Film Review: "A Very Harold & Kumar 3D Christmas" (2011).


"Christmas comes prematurely" in A Very Harold & Kumar 3D Christmas. This 3D stoner comedy film directed by Todd Strauss-Schulson, and written by Jon Hurwitz and Hayden Schlossberg. It is a sequel to Harold & Kumar Escape from Guantanamo Bay (2008) and the third installment of the Harold & Kumar series. Six years have elapsed since Guantanemo Bay, leaving Harold and Kumar estranged from one another with very different families, friends and lives. But when Kumar arrives on Harold's doorstep during the holiday season with a mysterious package in hand, he inadvertently burns down Harold's father-in-law's beloved Christmas tree. To fix the problem, Harold and Kumar embark on a mission through New York City to find the perfect Christmas tree, once again stumbling into trouble at every single turn.

In April 2009, Kal Penn accepted the position of Associate Director of the White House Office of Public Liaison in the Obama administration; when asked if his new job would mean no more Harold and Kumar films. However, in early May, A Very Harold & Kumar Christmas was announced for a December 5, 2010 release date at the earliest and possibly deferred to the 2011 holiday season. Hurwitz and Schlossberg returned to write the film while Strauss-Schulson was hired to direct. Originally, Hurwitz and Schlossberg were set to direct, but they were approached to relaunch the American Pie franchise three months before production. They continued on as writers and co-producers on this film while writing and directing American Reunion (2012). In early June, Penn left his job with the White House to reprise his role as Kumar in the third Harold & Kumar installment. By late June, John Cho and Neil Patrick Harris returned to reprise their roles, with Danny Trejo, Elias Koteas, Paula Garcés, Thomas Lennon, Patton Oswalt, and Jake Johnson rounding out the film's cast. At the same time, principal photography commenced, and wrapped in late August. Filming took place in Detroit, Michigan; Los Angeles, California; and New York City, New York. The film was shot on the Panavision Genesis camera with the Element Technica 3D Rig. The film consisted of over four-hundred special effects shots, mostly 3D and CG effects, and clay animation for the hallucination scenes by Laika. After filming was completed, Cho and Penn went on a tour to promote the film in different college towns. At each stop they had a bus hand out "munchies". Penn eventually returned to the White House.

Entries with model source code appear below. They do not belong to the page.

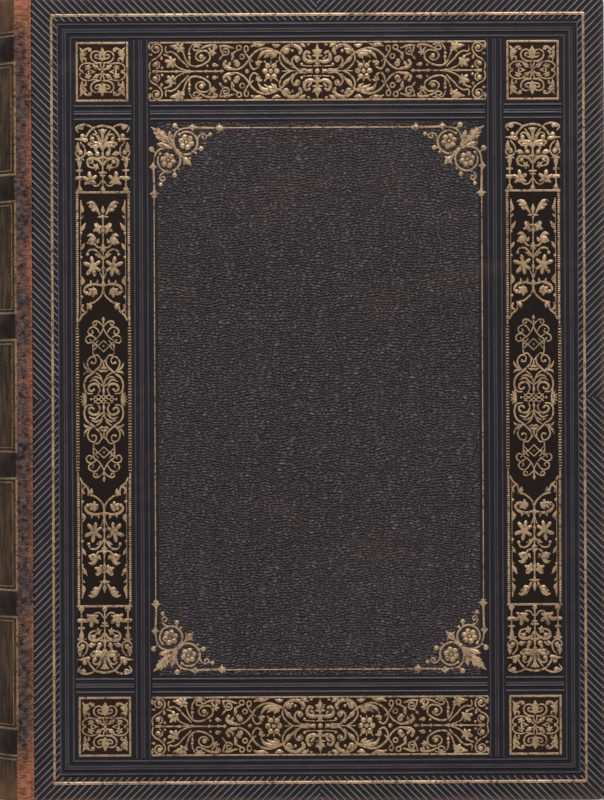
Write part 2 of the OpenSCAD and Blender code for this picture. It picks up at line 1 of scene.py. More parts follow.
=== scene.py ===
# %% [markdown]
# An antique book in dark, gold-tooled leather lies closed on its back cover.
# The frame gives every solid piece at its real size. This script gives them their looks:
# leather with pressed ribs and fillets, gold ornament, worn joints, leaves and endpapers.
# Lengths below are in millimetres, and `MM` turns them into Blender's metres.

import math

import bmesh
import bpy
import numpy as np
from mathutils import Matrix, Vector


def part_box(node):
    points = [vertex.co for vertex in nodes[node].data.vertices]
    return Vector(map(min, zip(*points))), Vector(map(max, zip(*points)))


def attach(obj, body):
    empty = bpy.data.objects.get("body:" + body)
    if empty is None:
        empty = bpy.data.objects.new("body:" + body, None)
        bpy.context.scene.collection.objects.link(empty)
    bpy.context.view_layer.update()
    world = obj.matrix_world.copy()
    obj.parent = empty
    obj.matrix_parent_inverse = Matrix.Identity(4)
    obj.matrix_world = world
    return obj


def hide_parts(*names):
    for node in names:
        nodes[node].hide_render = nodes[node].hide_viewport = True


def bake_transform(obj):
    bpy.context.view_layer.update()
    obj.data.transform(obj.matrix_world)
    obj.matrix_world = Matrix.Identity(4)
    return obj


MM = 0.001
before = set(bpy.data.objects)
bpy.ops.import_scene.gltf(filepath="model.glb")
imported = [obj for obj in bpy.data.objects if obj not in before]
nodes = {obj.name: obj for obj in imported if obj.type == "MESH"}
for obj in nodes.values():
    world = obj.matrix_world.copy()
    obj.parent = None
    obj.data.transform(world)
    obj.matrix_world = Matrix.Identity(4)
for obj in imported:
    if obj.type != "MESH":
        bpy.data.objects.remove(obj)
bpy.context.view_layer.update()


def node_box(name):
    """A CAD node's lowest and highest corner, in millimetres."""
    low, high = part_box(name)
    return low / MM, high / MM


cover_high = node_box("front_leather")[1]
line_low, line_high = node_box("gilt_border_line")
RELIEF = 0.4
middle = (line_low.x + line_high.x) / 2
fore_x = cover_high.x
cover_top = cover_high.z - RELIEF
half_w = fore_x - middle
half_h = cover_high.y
joint_x = middle - half_w
print("cover", round(2 * half_w, 1), "x", round(2 * half_h, 1), "mm, top at", round(cover_top, 1))

# %% [markdown]
# Leather, gold and paper are procedural materials: a few noise patterns in object space, mixed by
# nodes. Building node trees in Python is wordy, so small helpers add a node, set or link its
# inputs, and hand back an output. A socket knows its own tree, so most helpers need only sockets.

# %% Helpers for node trees


def feed(node, inputs):
    """Fills inputs of a node. A value that is a socket is linked, and any other is set."""
    for key, value in inputs.items():
        if isinstance(value, bpy.types.NodeSocket):
            node.id_data.links.new(value, node.inputs[key])
        else:
            node.inputs[key].default_value = value


def add(tree, kind, inputs=None, **settings):
    """Adds a node with its settings and its inputs."""
    made = tree.nodes.new(kind)
    for key, value in settings.items():
        setattr(made, key, value)
    feed(made, inputs or {})
    return made


def axes_of(place):
    return add(place.id_data, "ShaderNodeSeparateXYZ", {0: place}).outputs


def object_place(tree):
    """Where a point lies in its object, the same in every pose."""
    return add(tree, "ShaderNodeTexCoord").outputs["Object"]


def ramp(factor, start, end):
    """A slope of grey from one (factor, level) to another, level before and after."""
    made = add(factor.id_data, "ShaderNodeValToRGB", {0: factor})
    for element, (position, level) in zip(made.color_ramp.elements, (start, end)):
        element.position = position
        element.color = (level, level, level, 1)
    return made.outputs[0]


def new_material(name):
    """A material's object-space place and its Principled shader."""
    material = bpy.data.materials.new(name)
    material.use_nodes = True
    tree = material.node_tree
    return material, object_place(tree), tree.nodes["Principled BSDF"]


def put(name, data):
    """A new object in the scene."""
    made = bpy.data.objects.new(name, data)
    bpy.context.scene.collection.objects.link(made)
    return made


print("nodes of the frame:", len(nodes))

# %% [markdown]
# The camera looks straight down on the front cover, as a flat scan does. A long lens keeps the
# sides of the book out of sight. The book lay a little turned on the glass, so the camera is
# rolled by the same small angle, and the spine is cut off at the left as in the picture.

# %% Camera
SCAN_HEIGHT = 286.1
SCAN_OFFSET = Vector((-6.0, -0.55))
SCAN_TURN = math.radians(0.26)
LENS = 250
SENSOR = 36

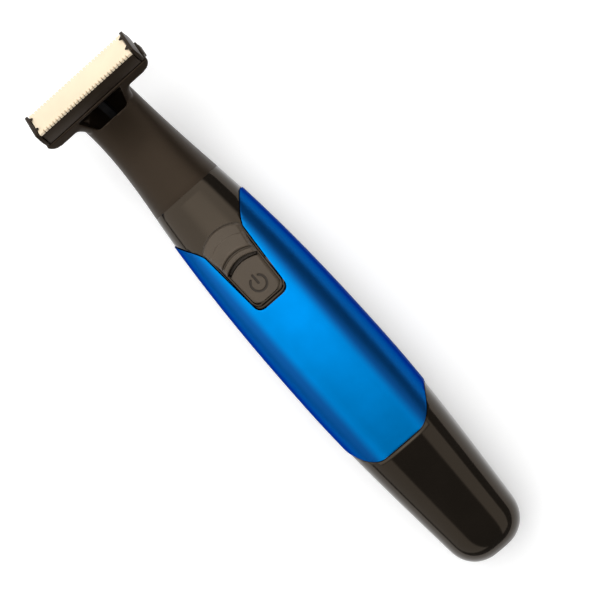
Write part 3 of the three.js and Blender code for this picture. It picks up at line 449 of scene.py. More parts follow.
def cut_half(piece, is_front):
    side = 1 if is_front else -1
    edit_all(piece)
    bpy.ops.mesh.bisect(plane_co=at(0, 0, PARTING_Z + side * PARTING), plane_no=(0, 0, side), use_fill=True,
                        clear_inner=True)
    close_edit()
    return piece


class GROOMER_OT_shells(bpy.types.Operator):
    """Model the front and rear shells of the handle"""

    bl_idname = "groomer.shells"
    bl_label = "Handle shells"

    def execute(self, context):
        gloss = piano_black_abs()
        front = cut_half(handle_form("handle_front_shell", 0), True)
        combine(front, "DIFFERENCE", *shell_tools())
        recess = front_outline(cover_outline(GAP), low=-4 * MM)
        combine(recess, "DIFFERENCE", handle_form("core", RECESS_DEPTH))
        combine(front, "DIFFERENCE", recess)
        pocket = front_outline(
            pad_outline(BEZEL_GAP + BEZEL_WIDTH + GAP, POCKET_TOP + BEZEL_WIDTH + GAP), low=0)
        combine(pocket, "DIFFERENCE", handle_form("core", 1.4 * MM))
        slot = block("slot", at(-1.25 * MM, HUMP_LOW - 3.55 * MM, 4 * MM),
                     at(1.25 * MM, HUMP_LOW + 4.65 * MM, 12 * MM))
        combine(front, "DIFFERENCE", pocket, slot)
        soften(front, 0.12 * MM)
        finish_piece(front, "handle", "gloss_black", gloss, "front_shell")
        rear = cut_half(handle_form("handle_rear_shell", 0), False)
        combine(rear, "DIFFERENCE", *shell_tools())
        soften(rear, 0.12 * MM)
        finish_piece(rear, "handle", "gloss_black", gloss, "rear_shell")
        return {"FINISHED"}


class GROOMER_OT_grip_cover(bpy.types.Operator):
    """Model the lacquered cover that the hand grips"""

    bl_idname = "groomer.grip_cover"
    bl_label = "Grip cover"

    def execute(self, context):
        cover = handle_form("grip_cover_skin", -context.scene.handle_sizes.cover_proud)
        combine(cover, "INTERSECT", front_outline(cover_outline(0)))
        combine(cover, "DIFFERENCE", handle_form("core", COVER_DEPTH))
        soften(cover, 0.2 * MM, segments=3)
        finish_piece(cover, "handle", "metallic_blue", blue_metallic_lacquer(), "grip_cover")
        return {"FINISHED"}


# ---------------------------------------------------------------- thumb slider


class GROOMER_OT_bezel(bpy.types.Operator):
    """Model the thin frame round the slider"""

    bl_idname = "groomer.bezel"
    bl_label = "Slider bezel"

    def execute(self, context):
        bezel = handle_form("slider_bezel", -0.15 * MM)
        outer = pad_outline(BEZEL_GAP + BEZEL_WIDTH, POCKET_TOP + BEZEL_WIDTH)
        combine(bezel, "INTERSECT", front_outline(outer, low=0))
        combine(bezel, "DIFFERENCE", handle_form("core", 1.1 * MM),
                front_outline(pad_outline(BEZEL_GAP, POCKET_TOP), low=0))
        soften(bezel, 0.12 * MM)
        finish_piece(bezel, "handle", "gloss_black", piano_black_abs(), "switch_bezel")
        return {"FINISHED"}


def arc_sag(x):
    """How far the arcs across the slider fall back at x."""
    radius = 8.5 * MM
    return radius - math.sqrt(max(0.0, radius * radius - x * x))


def groove_strength(y_arc):
    """1 in the groove under the hump."""
    return bump(y_arc, HUMP_LOW - 0.5 * MM, 0.38 * MM, 0.2 * MM)


def symbol_strength(x, y):
    """1 on the power symbol and 0 off it, at x and y from its middle: an open ring and a bar."""
    radius = bpy.context.scene.slider_sizes.symbol_radius
    line, soft = 0.2 * MM, 0.16 * MM
    opening = math.radians(36)
    if abs(math.atan2(x, y)) > opening:
        ring = abs(math.hypot(x, y) - radius)
    else:
        ring = math.hypot(abs(x) - radius * math.sin(opening), y - radius * math.cos(opening))
    bar = math.hypot(x, y - min(max(y, 0.05 * MM), radius * 1.15))
    return 1 - smoothstep(line, line + soft, min(ring, bar))


def bump(value, middle, half, soft):
    return 1 - smoothstep(half, half + soft, abs(value - middle))


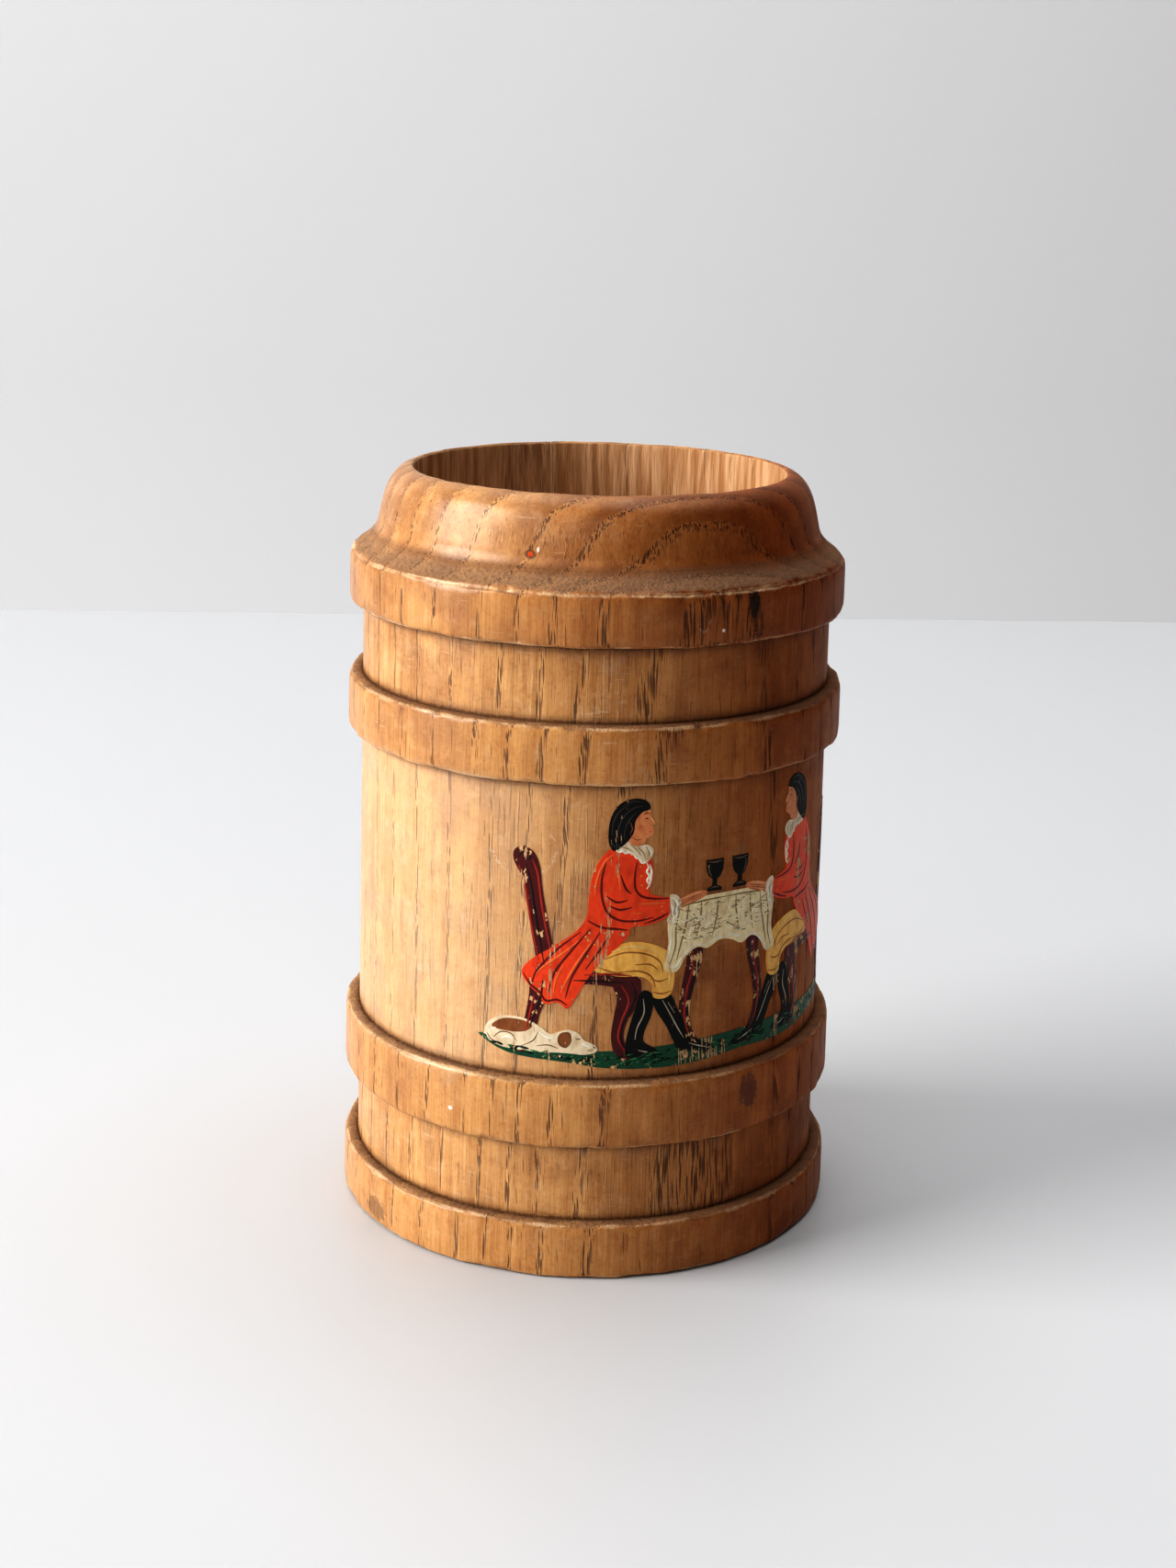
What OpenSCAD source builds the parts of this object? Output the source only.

The film stars Cho, Penn, Patrick Harris, Trejo, Koteas, Garcés, Lennon, Oswalt, and Johnson. Despite the solid performances of the cast, especially from Cho, Penn and Patrick Harris, they were totally wasted this time round due to the fact that the film forgot to stay true to their characters and to itself.

It may not equal its predecessor, but A Very Harold & Kumar 3D Christmas is still good for some laughs - and food for thought. Though the pot-fueled laughs and the sheer energetic lunacy of the original, I was really let down by this uninspired sequel.